:: Source data ::
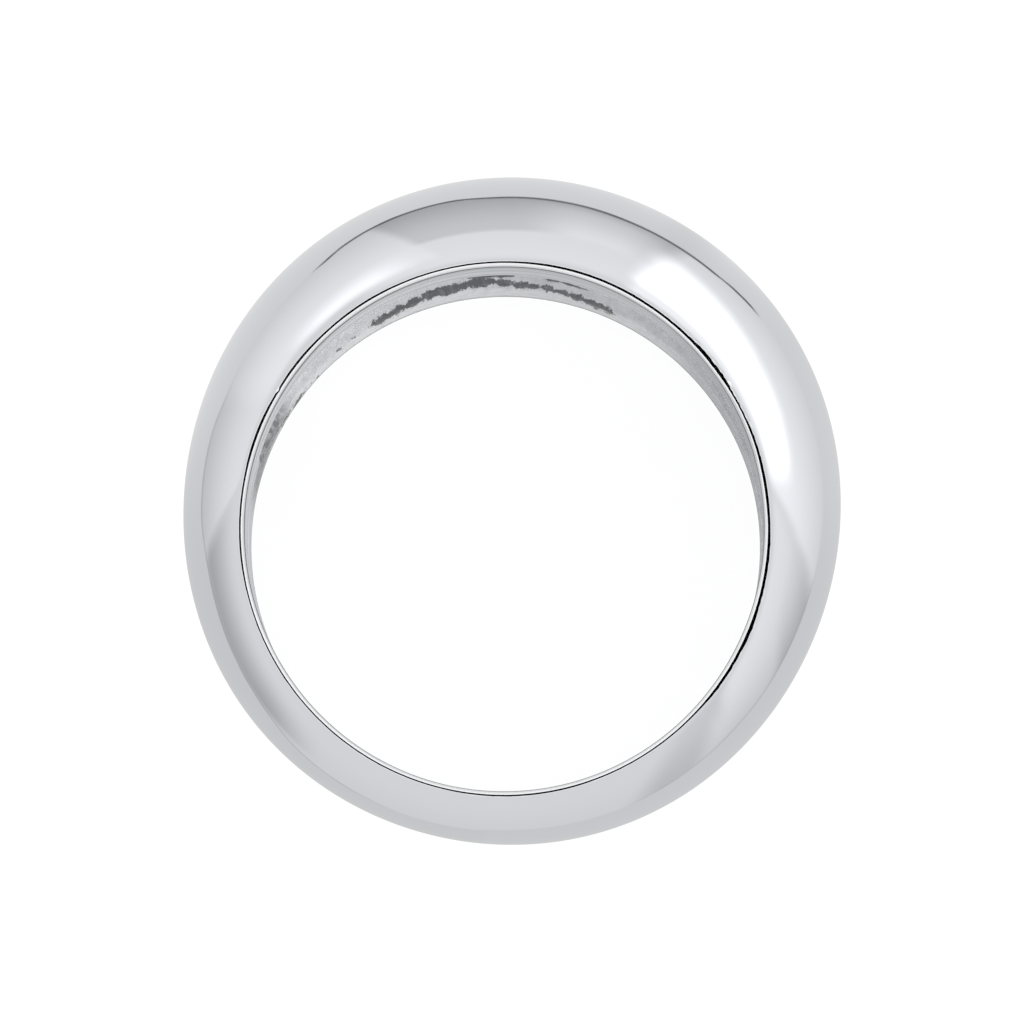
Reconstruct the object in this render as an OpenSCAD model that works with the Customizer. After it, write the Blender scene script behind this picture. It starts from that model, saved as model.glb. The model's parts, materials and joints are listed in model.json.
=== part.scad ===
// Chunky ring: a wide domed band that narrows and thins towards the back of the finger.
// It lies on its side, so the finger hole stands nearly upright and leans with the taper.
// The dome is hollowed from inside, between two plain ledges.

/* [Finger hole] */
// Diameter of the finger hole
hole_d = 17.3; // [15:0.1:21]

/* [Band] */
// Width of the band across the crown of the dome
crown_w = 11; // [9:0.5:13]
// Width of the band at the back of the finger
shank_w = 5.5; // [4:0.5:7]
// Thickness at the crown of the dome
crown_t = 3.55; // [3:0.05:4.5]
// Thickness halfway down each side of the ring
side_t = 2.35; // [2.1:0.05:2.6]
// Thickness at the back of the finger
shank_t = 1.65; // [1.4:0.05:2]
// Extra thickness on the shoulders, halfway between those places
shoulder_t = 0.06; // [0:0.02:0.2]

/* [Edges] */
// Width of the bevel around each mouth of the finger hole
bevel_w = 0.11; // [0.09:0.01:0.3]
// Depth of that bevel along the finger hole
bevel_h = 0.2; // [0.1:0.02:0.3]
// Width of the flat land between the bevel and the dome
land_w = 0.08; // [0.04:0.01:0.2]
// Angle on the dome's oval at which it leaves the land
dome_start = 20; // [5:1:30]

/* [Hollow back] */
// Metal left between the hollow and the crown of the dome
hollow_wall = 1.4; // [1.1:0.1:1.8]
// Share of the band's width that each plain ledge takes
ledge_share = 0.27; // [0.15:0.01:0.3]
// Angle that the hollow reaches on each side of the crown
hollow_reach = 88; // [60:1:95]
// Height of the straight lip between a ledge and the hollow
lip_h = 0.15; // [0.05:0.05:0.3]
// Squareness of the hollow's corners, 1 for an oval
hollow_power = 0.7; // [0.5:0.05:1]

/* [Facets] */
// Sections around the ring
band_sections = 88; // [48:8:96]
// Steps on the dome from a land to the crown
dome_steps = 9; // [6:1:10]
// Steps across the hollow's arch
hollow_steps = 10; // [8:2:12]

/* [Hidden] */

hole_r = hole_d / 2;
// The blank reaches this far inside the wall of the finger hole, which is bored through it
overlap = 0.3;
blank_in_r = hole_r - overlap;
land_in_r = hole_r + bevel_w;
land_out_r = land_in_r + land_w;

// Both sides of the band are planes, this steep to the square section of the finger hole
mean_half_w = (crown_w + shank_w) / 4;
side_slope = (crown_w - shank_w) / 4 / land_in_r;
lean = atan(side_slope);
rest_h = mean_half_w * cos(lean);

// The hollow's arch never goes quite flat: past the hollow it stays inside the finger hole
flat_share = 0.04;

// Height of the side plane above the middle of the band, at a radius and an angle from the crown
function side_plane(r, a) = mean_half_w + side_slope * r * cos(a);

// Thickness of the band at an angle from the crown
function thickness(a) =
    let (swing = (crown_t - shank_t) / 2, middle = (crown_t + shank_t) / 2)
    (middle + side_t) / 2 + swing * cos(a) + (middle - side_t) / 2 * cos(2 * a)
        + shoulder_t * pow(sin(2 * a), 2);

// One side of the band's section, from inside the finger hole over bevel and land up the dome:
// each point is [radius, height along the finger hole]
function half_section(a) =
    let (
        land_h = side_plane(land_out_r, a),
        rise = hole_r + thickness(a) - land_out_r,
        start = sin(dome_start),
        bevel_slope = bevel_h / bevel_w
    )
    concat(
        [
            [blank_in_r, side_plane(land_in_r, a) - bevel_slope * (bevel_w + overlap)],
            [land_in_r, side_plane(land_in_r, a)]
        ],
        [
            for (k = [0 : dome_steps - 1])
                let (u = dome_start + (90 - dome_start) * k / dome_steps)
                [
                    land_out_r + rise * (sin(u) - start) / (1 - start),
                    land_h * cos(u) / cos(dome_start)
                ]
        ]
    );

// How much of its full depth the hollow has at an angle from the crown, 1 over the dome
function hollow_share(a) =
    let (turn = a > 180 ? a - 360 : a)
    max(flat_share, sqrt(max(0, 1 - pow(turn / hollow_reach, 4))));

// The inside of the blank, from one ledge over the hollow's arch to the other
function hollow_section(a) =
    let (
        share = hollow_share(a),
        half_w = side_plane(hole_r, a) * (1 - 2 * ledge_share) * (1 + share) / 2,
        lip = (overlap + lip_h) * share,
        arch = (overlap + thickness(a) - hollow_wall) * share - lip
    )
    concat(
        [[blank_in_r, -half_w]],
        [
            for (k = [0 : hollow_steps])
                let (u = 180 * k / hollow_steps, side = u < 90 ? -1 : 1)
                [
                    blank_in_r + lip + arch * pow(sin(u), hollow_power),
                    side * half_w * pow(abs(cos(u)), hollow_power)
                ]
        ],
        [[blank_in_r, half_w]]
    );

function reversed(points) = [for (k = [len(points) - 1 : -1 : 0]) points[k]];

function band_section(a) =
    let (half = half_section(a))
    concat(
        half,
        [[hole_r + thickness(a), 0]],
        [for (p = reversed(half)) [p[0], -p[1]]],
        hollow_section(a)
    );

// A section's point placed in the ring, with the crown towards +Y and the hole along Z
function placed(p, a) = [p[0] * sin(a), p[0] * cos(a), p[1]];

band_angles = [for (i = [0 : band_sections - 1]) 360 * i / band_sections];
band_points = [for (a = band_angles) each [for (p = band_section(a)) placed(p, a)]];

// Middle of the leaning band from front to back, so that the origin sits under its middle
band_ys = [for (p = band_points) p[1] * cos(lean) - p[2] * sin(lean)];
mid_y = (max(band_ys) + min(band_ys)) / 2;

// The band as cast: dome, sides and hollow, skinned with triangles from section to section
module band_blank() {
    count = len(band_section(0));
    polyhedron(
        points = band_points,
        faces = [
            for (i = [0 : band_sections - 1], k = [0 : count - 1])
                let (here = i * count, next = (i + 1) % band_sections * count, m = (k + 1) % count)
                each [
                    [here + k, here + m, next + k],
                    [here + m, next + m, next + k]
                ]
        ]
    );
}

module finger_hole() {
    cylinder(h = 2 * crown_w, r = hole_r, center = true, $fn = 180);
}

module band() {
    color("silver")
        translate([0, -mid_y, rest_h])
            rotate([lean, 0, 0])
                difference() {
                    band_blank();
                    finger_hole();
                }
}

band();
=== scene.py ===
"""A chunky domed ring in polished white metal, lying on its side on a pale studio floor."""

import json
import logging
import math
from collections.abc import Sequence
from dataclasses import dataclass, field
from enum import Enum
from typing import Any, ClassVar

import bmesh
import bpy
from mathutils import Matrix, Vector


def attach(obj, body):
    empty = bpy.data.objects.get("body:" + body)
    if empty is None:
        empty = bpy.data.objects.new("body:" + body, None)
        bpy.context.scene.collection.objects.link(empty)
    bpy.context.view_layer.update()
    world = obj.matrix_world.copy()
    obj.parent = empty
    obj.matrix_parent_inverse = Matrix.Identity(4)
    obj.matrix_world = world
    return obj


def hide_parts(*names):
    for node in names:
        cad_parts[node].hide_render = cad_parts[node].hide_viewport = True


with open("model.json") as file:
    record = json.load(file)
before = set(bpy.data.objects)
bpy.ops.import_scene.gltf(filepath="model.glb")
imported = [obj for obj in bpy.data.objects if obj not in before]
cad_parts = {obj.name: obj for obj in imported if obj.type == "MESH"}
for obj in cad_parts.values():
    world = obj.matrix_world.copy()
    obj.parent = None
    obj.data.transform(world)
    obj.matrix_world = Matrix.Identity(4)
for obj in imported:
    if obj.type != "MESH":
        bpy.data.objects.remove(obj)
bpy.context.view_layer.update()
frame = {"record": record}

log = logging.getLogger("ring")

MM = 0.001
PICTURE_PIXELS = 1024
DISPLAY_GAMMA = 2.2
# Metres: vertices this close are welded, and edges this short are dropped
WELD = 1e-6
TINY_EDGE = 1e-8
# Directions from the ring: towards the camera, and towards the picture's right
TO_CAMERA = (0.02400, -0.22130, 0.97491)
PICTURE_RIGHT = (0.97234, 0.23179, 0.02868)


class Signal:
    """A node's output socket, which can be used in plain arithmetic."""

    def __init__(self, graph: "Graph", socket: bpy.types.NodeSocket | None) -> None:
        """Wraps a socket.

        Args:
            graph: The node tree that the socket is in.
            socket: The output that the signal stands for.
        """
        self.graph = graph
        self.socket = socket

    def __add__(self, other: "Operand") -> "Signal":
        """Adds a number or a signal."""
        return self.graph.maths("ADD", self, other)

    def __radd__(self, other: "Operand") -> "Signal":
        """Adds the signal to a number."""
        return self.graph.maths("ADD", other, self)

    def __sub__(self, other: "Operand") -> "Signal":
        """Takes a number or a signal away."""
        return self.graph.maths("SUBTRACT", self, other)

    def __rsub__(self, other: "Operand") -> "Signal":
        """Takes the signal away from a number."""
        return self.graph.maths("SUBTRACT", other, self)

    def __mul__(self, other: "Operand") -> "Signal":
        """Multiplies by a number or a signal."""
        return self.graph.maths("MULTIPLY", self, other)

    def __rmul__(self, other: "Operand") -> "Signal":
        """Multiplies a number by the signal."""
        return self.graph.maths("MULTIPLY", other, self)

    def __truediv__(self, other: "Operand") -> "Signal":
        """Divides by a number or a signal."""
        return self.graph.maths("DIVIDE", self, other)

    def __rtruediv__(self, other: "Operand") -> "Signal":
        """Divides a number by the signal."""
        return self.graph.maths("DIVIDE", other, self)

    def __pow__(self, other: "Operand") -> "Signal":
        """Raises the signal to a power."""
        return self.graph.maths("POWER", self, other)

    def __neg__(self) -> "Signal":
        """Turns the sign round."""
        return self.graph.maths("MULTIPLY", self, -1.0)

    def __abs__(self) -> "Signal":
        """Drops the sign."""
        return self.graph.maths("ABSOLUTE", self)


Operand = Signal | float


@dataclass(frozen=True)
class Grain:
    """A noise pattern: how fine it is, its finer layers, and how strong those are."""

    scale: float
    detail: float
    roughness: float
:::
▸ Exercise prompt:
Write out exactly the lines running from the line containing "cylinder(h = 2" to the line containing "record = json.load(file)", with both of those lines included.

▸ Solution to the exercise:
    cylinder(h = 2 * crown_w, r = hole_r, center = true, $fn = 180);
}

module band() {
    color("silver")
        translate([0, -mid_y, rest_h])
            rotate([lean, 0, 0])
                difference() {
                    band_blank();
                    finger_hole();
                }
}

band();
=== scene.py ===
"""A chunky domed ring in polished white metal, lying on its side on a pale studio floor."""

import json
import logging
import math
from collections.abc import Sequence
from dataclasses import dataclass, field
from enum import Enum
from typing import Any, ClassVar

import bmesh
import bpy
from mathutils import Matrix, Vector


def attach(obj, body):
    empty = bpy.data.objects.get("body:" + body)
    if empty is None:
        empty = bpy.data.objects.new("body:" + body, None)
        bpy.context.scene.collection.objects.link(empty)
    bpy.context.view_layer.update()
    world = obj.matrix_world.copy()
    obj.parent = empty
    obj.matrix_parent_inverse = Matrix.Identity(4)
    obj.matrix_world = world
    return obj


def hide_parts(*names):
    for node in names:
        cad_parts[node].hide_render = cad_parts[node].hide_viewport = True


with open("model.json") as file:
    record = json.load(file)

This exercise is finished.